In recent years, Perez also has worked diligently with other staff members to conduct home visits during the school year to ensure students return to the program, he added.

Barriers to coming back include such personal upheaval as deaths in the family, a health crisis or having to move, Perez explained. In the Latino community, there’s often a level of mistrust that the home visits have helped alleviate, he said.

Now in its 17th year, the Harley program serves as a good example of a private school fulfilling its public purpose, said Mattox.

"This year, Horizons at The Harley School boasts a very impressive 98 percent retention rate," Mattox added. "This retention rate is a result of their commitment to family involvement and community outreach. One of the cornerstones of Horizons is our commitment to building community and Harley really stands out in their continuous efforts to reach out to families."

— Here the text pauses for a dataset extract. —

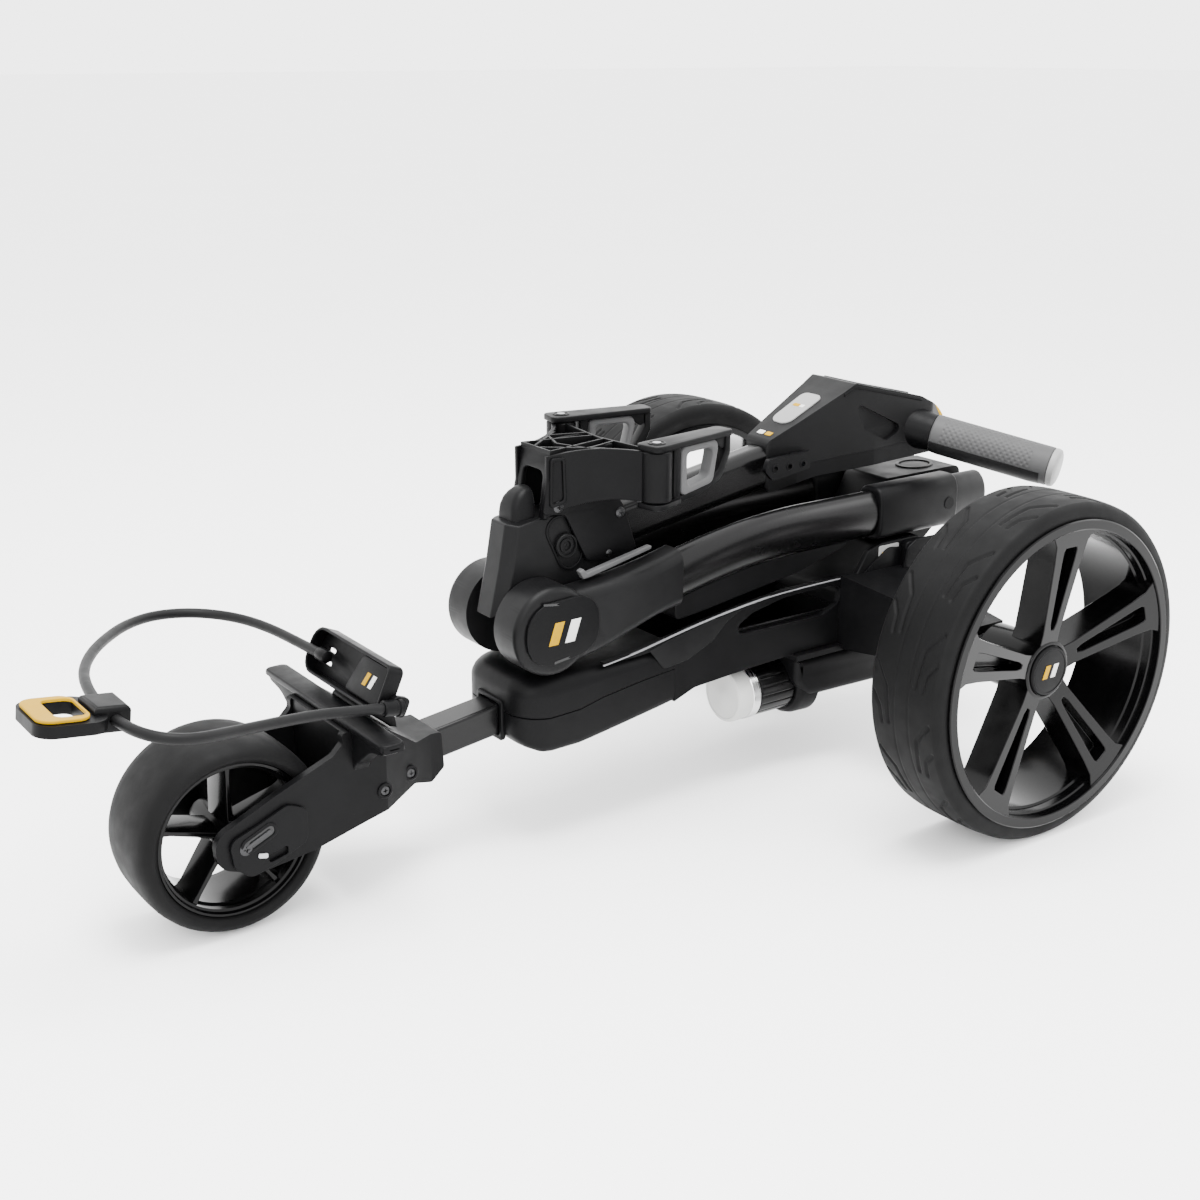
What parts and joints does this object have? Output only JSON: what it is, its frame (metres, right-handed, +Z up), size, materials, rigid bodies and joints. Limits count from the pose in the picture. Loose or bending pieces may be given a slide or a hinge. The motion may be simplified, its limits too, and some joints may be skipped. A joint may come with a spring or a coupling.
{
  "type": "electric golf trolley",
  "caption": "Three-wheeled electric golf trolley, folded flat, with bag brackets, strap, motor-driven rear axle and folding handle.",
  "frame": {"origin": "on the floor, under the middle of the whole part's box", "axes": "+X forward to the front wheel, +Y to the trolley's left, +Z up"},
  "size_m": [0.9411, 0.5734, 0.3592],
  "materials": {
    "tyre": "matte",
    "rim": "gloss",
    "black_plastic": "satin",
    "graphite_plastic": "satin",
    "black_tube": "satin",
    "steel": "satin",
    "silver": "satin",
    "pale_plastic": "satin",
    "grip": "matte",
    "strap": "matte",
    "yellow": "satin",
    "screen": "gloss",
    "pad": "matte"
  },
  "bodies": {
    "chassis": {"front_axle": "steel", "front_fork": "black_plastic", "bag_base_cradle": "black_plastic", "lower_bag_bracket": "black_plastic", "strap_cord": "strap", "strap_anchors": "black_plastic", "hook_body": "black_plastic", "hook_insert": "yellow", "front_tube": "black_tube", "nose_lower_shell": "black_plastic", "nose_upper_shell": "black_plastic", "frame_rails": "black_plastic", "battery_tray": "black_plastic", "rear_housing": "black_plastic", "gearbox_cover": "black_plastic", "motor_body": "black_tube", "motor_band": "silver", "motor_end_cap": "pale_plastic", "axle_bearings": "steel", "rear_hinge_block": "black_plastic", "rear_hinge_pin": "steel"},
    "front_wheel": {"front_tyre": "tyre", "front_rim": "rim"},
    "adjuster": {"front_adjuster": "black_plastic"},
    "frame": {"main_tube_left": "black_tube", "main_tube_right": "black_tube", "elbow_left": "graphite_plastic", "elbow_right": "graphite_plastic", "elbow_covers": "graphite_plastic", "mid_hinge_pin": "steel", "rear_collars": "black_plastic", "frame_belly_cover": "black_plastic", "elbow_buffers": "pale_plastic"},
    "handle": {"knuckle_arm": "graphite_plastic", "stem_tube": "black_tube", "support_bracket": "black_plastic", "wing_pins": "steel", "console_lower_shell": "black_plastic", "console_upper_shell": "graphite_plastic", "display_screen": "screen", "handle_bar": "black_tube", "grip_left": "grip", "grip_right": "grip", "grip_caps": "pale_plastic"},
    "release": {"release_button": "black_plastic"},
    "left_wing": {"wing_left": "black_plastic", "wing_pad_left": "pad"},
    "right_wing": {"wing_right": "black_plastic", "wing_pad_right": "pad"},
    "dial_press": {"dial_button": "yellow"},
    "dial_ring": {"speed_dial": "yellow"},
    "rear_wheels": {"drive_axle": "steel", "rear_tyre_left": "tyre", "rear_tyre_right": "tyre", "rear_rim_left": "rim", "rear_rim_right": "rim", "hub_caps": "black_plastic", "axle_gear": "steel"},
    "idler": {"idler_shaft": "steel"},
    "worm": {"worm_shaft": "steel"}
  },
  "joints": [
    {"name": "frame_fold", "type": "hinge", "parent": "chassis", "child": "frame", "pos_m": [-0.375, 0, 0.238], "axis": [0, -1, 0], "range_deg": [0, 85]},
    {"name": "handle_fold", "type": "hinge", "parent": "frame", "child": "handle", "pos_m": [0.0758, 0, 0.1962], "axis": [0, -1, 0], "range_deg": [-127, 0]},
    {"name": "release_press", "type": "slide", "parent": "handle", "child": "release", "axis": [0, 0, -1], "range_m": [0, 0.004], "stiffness_N_per_m": 600},
    {"name": "left_wing_swing", "type": "hinge", "parent": "handle", "child": "left_wing", "pos_m": [-0.016, 0.07, 0.318], "axis": [0, 0, -1], "range_deg": [0, 105]},
    {"name": "right_wing_swing", "type": "hinge", "parent": "handle", "child": "right_wing", "pos_m": [-0.016, -0.07, 0.318], "axis": [0, 0, 1], "range_deg": [0, 105]},
    {"name": "dial_push", "type": "slide", "parent": "handle", "child": "dial_press", "axis": [0.9511, 0, -0.309], "range_m": [0, 0.002], "stiffness_N_per_m": 600},
    {"name": "speed_dial_turn", "type": "hinge", "parent": "handle", "child": "dial_ring", "pos_m": [-0.395, 0, 0.304], "axis": [-0.9511, 0, 0.309], "continuous": true},
    {"name": "front_wheel_roll", "type": "hinge", "parent": "chassis", "child": "front_wheel", "pos_m": [0.3554, 0, 0.0786], "axis": [0, 1, 0], "continuous": true},
    {"name": "tracking_adjust", "type": "hinge", "parent": "chassis", "child": "adjuster", "pos_m": [0.3554, 0.05, 0.0786], "axis": [0, 1, 0], "range_deg": [-4, 4]},
    {"name": "rear_wheels_roll", "type": "hinge", "parent": "chassis", "child": "rear_wheels", "pos_m": [-0.284, 0, 0.15], "axis": [0, 1, 0], "continuous": true},
    {"name": "idler_turn", "type": "hinge", "parent": "chassis", "child": "idler", "pos_m": [-0.279, 0.022, 0.114], "axis": [0, 1, 0], "continuous": true},
    {"name": "worm_turn", "type": "hinge", "parent": "chassis", "child": "worm", "pos_m": [-0.279, 0.022, 0.084], "axis": [1, 0, 0], "continuous": true}
  ],
  "couplings": [
    {"joint": "handle_fold", "follows": "frame_fold", "ratio": -1.494},
    {"joint": "idler_turn", "follows": "rear_wheels_roll", "ratio": -3},
    {"joint": "worm_turn", "follows": "rear_wheels_roll", "ratio": -18}
  ]
}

The number of students enrolled in Horizons programs will continue to grow as additional sites are added such as the University of Rochester’s Warner School of Education. Nazareth and Monroe Community colleges also are testing pilot programs this summer.

The 11 MCC-Horizons students enrolled at the kindergarten level were being housed at Harley as a host site before moving to the MCC campus next summer, Perez said.

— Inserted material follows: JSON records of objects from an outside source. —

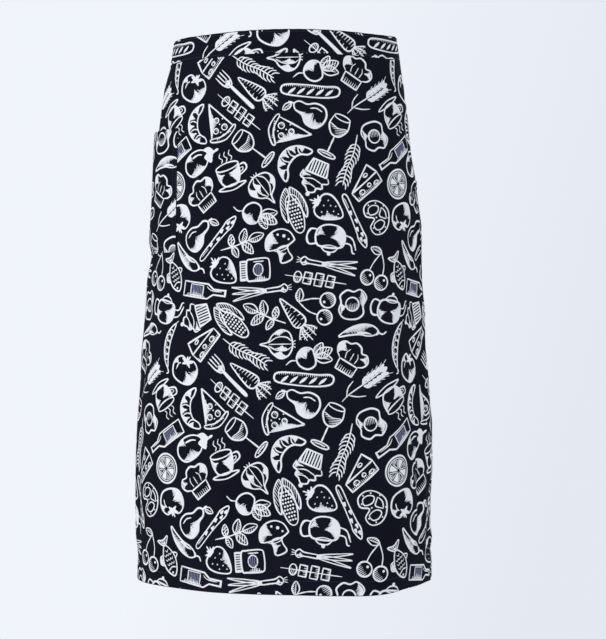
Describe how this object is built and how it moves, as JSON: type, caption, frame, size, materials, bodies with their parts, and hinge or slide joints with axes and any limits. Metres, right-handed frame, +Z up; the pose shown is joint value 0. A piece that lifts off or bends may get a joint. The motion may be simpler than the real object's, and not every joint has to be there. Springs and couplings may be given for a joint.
{
  "type": "chef waist apron",
  "caption": "Half-length wrap-round chef apron in its worn form, with a waistband, a hip pocket and ties in a bow at the back.",
  "frame": {"origin": "middle of the waist, level with the waistband's top edge", "axes": "+Z up, the apron's front faces -Y and +X is the wearer's left"},
  "size_m": [0.4134, 0.2936, 0.7501],
  "materials": {
    "printed_cotton": "matt black cotton twill with a white all-over line print",
    "black_tape": "matt black doubled cotton"
  },
  "bodies": {
    "root": {"apron_panel": "printed_cotton", "waistband": "printed_cotton", "hip_pocket": "printed_cotton", "tie_left": "black_tape", "tie_right": "black_tape", "bow_knot": "black_tape", "bow_loop_left": "black_tape", "bow_loop_right": "black_tape", "tie_end_left": "black_tape", "tie_end_right": "black_tape"}
  },
  "joints": []
}
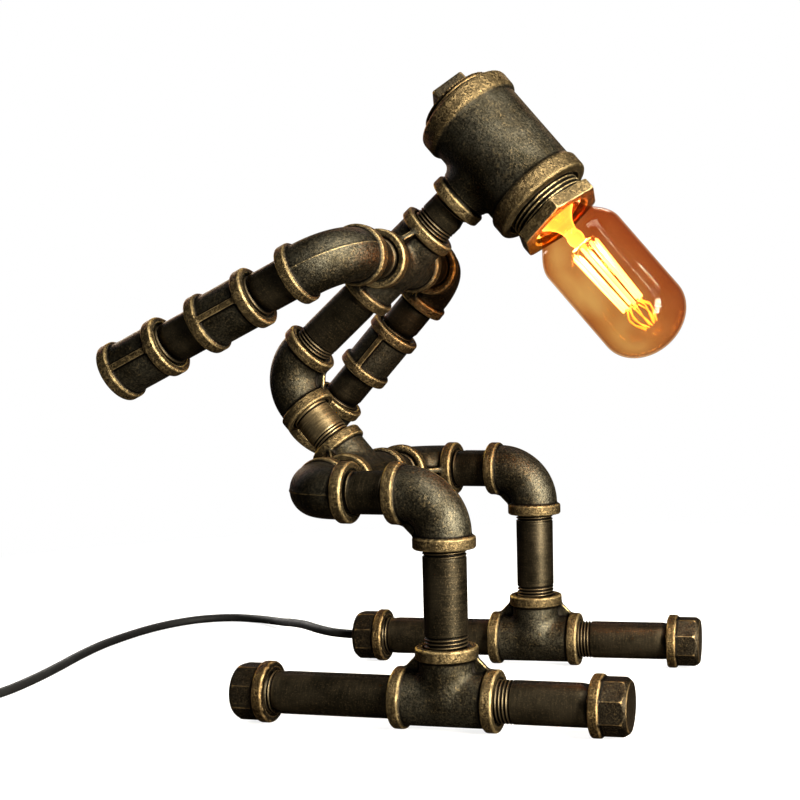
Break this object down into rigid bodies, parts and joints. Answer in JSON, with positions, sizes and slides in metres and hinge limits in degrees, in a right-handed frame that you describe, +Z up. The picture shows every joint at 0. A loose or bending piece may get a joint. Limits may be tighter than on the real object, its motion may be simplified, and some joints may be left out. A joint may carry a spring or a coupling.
{
  "type": "desk lamp",
  "caption": "Desk lamp in the shape of a standing figure built from iron pipe fittings, with arms that swing, a head that turns and a tubular filament-style bulb.",
  "frame": {"origin": "on the surface the lamp stands on, midway between the two upright shins", "axes": "+Z up, +X the way the figure faces and the bulb points, +Y its left side"},
  "size_m": [0.4371, 0.4116, 0.3277],
  "materials": {
    "iron_fittings": "worn blackened casting with bronze highlights",
    "iron_caps": "worn dark casting",
    "pipe_steel": "brown-black oiled steel",
    "bronze_nipple": "worn bronze thread",
    "holder_ceramic": "glazed ceramic insulator",
    "brass_contact": "satin",
    "amber_glass": "smooth, tinted",
    "stem_glass": "smooth",
    "filament": "coated light sticks",
    "nickel": "satin",
    "black_insulator": "glossy",
    "black_rubber": "satin",
    "black_plastic": "satin",
    "rocker_plastic": "smooth"
  },
  "bodies": {
    "root": {"foot_tee_r": "iron_fittings", "foot_tee_l": "iron_fittings", "toe_nipple_r": "pipe_steel", "toe_nipple_l": "pipe_steel", "heel_nipple_r": "pipe_steel", "heel_nipple_l": "pipe_steel", "toe_cap_r": "iron_caps", "toe_cap_l": "iron_caps", "heel_cap_r": "iron_caps", "heel_cap_l": "iron_caps", "shin_pipe_r": "pipe_steel", "shin_pipe_l": "pipe_steel", "knee_elbow_r": "iron_fittings", "knee_elbow_l": "iron_fittings", "thigh_nipple_r": "pipe_steel", "thigh_nipple_l": "pipe_steel", "hip_elbow_r": "iron_fittings", "hip_elbow_l": "iron_fittings", "hip_nipple_r": "pipe_steel", "hip_nipple_l": "pipe_steel", "hip_tee": "iron_fittings", "waist_nipple": "bronze_nipple", "back_elbow": "iron_fittings", "torso_pipe": "pipe_steel", "shoulder_cross": "iron_fittings", "shoulder_nipple_r": "pipe_steel", "shoulder_nipple_l": "pipe_steel", "neck_nipple": "pipe_steel", "lead_lower": "black_rubber", "cord_bush": "black_rubber", "cord": "black_rubber", "cord_coil": "black_rubber", "switch_housing": "black_plastic", "plug_body": "black_plastic", "plug_pins": "nickel"},
    "arm_r": {"shoulder_elbow_r": "iron_fittings", "upper_arm_nipple_r": "pipe_steel", "elbow_coupling_r": "iron_fittings", "forearm_nipple_r": "pipe_steel", "hand_coupling_r": "iron_fittings"},
    "arm_l": {"shoulder_elbow_l": "iron_fittings", "upper_arm_nipple_l": "pipe_steel", "elbow_coupling_l": "iron_fittings", "forearm_nipple_l": "pipe_steel", "hand_coupling_l": "iron_fittings"},
    "head": {"head_tee": "iron_fittings", "crown_plug": "iron_caps", "lamp_bushing": "iron_fittings", "holder_body": "holder_ceramic", "holder_shell": "brass_contact", "centre_contact": "brass_contact", "lead_upper": "black_rubber"},
    "bulb_slider": {"bulb_tip": "nickel"},
    "bulb": {"bulb_glass": "amber_glass", "bulb_cap": "nickel", "bulb_insulator": "black_insulator", "bulb_stem": "stem_glass", "bulb_filaments": "filament"},
    "rocker": {"switch_rocker": "rocker_plastic"}
  },
  "joints": [
    {"name": "arm_swing_r", "type": "hinge", "parent": "root", "child": "arm_r", "pos_m": [-0.05117, -0.0731, 0.23132], "axis": [0, 1, 0], "range_deg": [-35, 115]},
    {"name": "arm_swing_l", "type": "hinge", "parent": "root", "child": "arm_l", "pos_m": [-0.05117, 0.0731, 0.23132], "axis": [0, 1, 0], "range_deg": [-13, 137]},
    {"name": "head_turn", "type": "hinge", "parent": "root", "child": "head", "pos_m": [0.00943, 0, 0.284], "axis": [0.7547, 0, 0.6561], "range_deg": [-35, 35]},
    {"name": "bulb_travel", "type": "slide", "parent": "head", "child": "bulb_slider", "axis": [0.6561, 0, -0.7547], "range_m": [0, 0.01086]},
    {"name": "bulb_turn", "type": "hinge", "parent": "bulb_slider", "child": "bulb", "pos_m": [0.00943, 0, 0.284], "axis": [0.6561, 0, -0.7547], "range_deg": [0, 1080]},
    {"name": "switch_rock", "type": "hinge", "parent": "root", "child": "rocker", "pos_m": [-0.261, -0.131, 0.0125], "axis": [1, 0, 0], "range_deg": [-16, 0]}
  ],
  "couplings": [
    {"joint": "bulb_turn", "follows": "bulb_travel", "rad_per_m": 1735.7}
  ]
}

The Horizons at Warner program does not use grade levels as Harley does, said Lynn Gatto, Horizons at Warner’s executive director. Instead, the program has 62 students who are in kindergarten, first, fifth and sixth grades from John James Audubon School 33 and Henry W. Longfellow School 36.

Nearly all the first-graders in the program, which is in its second year, started as kindergartners last year, a pattern Gatto said she hopes to continue as the program grows.

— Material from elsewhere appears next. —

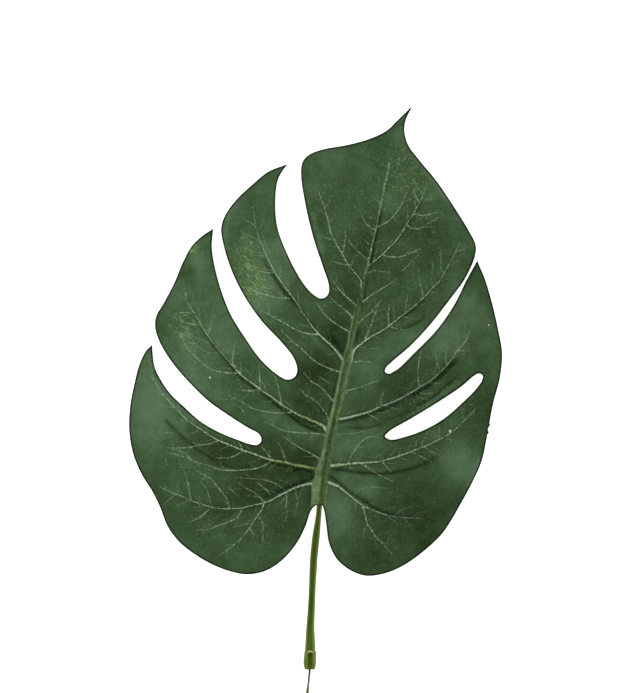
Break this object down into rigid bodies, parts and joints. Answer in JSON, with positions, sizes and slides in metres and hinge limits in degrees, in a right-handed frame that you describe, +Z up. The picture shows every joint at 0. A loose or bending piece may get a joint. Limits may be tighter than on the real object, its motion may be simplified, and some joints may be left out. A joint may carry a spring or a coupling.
{
  "type": "artificial monstera leaf",
  "caption": "Split monstera leaf of pressed green cloth with embossed veins, on a moulded stem with a wire core; lies face up.",
  "frame": {"origin": "middle of the leaf's bounding box, on the surface that the leaf lies on", "axes": "+Z up from that surface, +Y from the stem towards the leaf's tip, +X to the leaf's right as seen from above"},
  "size_m": [0.1862, 0.3008, 0.0214],
  "materials": {
    "printed_cloth": "matt printed cloth, dark heat-cut edge",
    "stem_plastic": "satin moulded plastic with lengthwise seam",
    "coated_wire": "dull green coating on steel"
  },
  "bodies": {
    "root": {"blade": "printed_cloth", "stem": "stem_plastic", "core_wire": "coated_wire"}
  },
  "joints": []
}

While the UR does not sponsor the program, the university provides many in-kind donations such as use of computer labs, classrooms, the library and the dining hall, with food provided by Foodlink, Gatto explained. Fifteen graduate students from the university’s Warner School of Education also volunteer with the children, she said.

"It’s giving them a ton of college exposure," she said. "They’re beginning to feel very comfortable on campus. But by the same token, it’s nice for people at the college to see all of these minority kids on campus. They (children) associate themselves with the UR. You hear them talk like it’s their school."

The Horizons at Warner and Horizons at Harley programs — both of which take place over six weeks in July and August — are now part of the newly created Greater Rochester Summer Learning Association through the efforts of the Harley program’s board of directors, said Conger Gabel, chair of the board’s members at large.

"You can talk about it (achievement gap), but only when you come here do you understand how powerful this program really is," he said. "All of a sudden, other institutions are getting encouraged to do it and are stepping up to do something about the crisis in the achievement gap here in Rochester."

The program has made a huge difference in the life of Tatiana Colon, said her mother, Diana Colon.

Twelve-year-old Tatiana has been able to maintain her reading at grade level ever since entering the Horizons at Harley program, Colon remarked. She will enter eighth grade this fall at Eugenio Maria de Hostos Charter School on Clifford Avenue.

"It has helped her a great deal," Colon added. "(The program) keeps her reading and active. They do swimming and tennis and she is learning about healthy eating."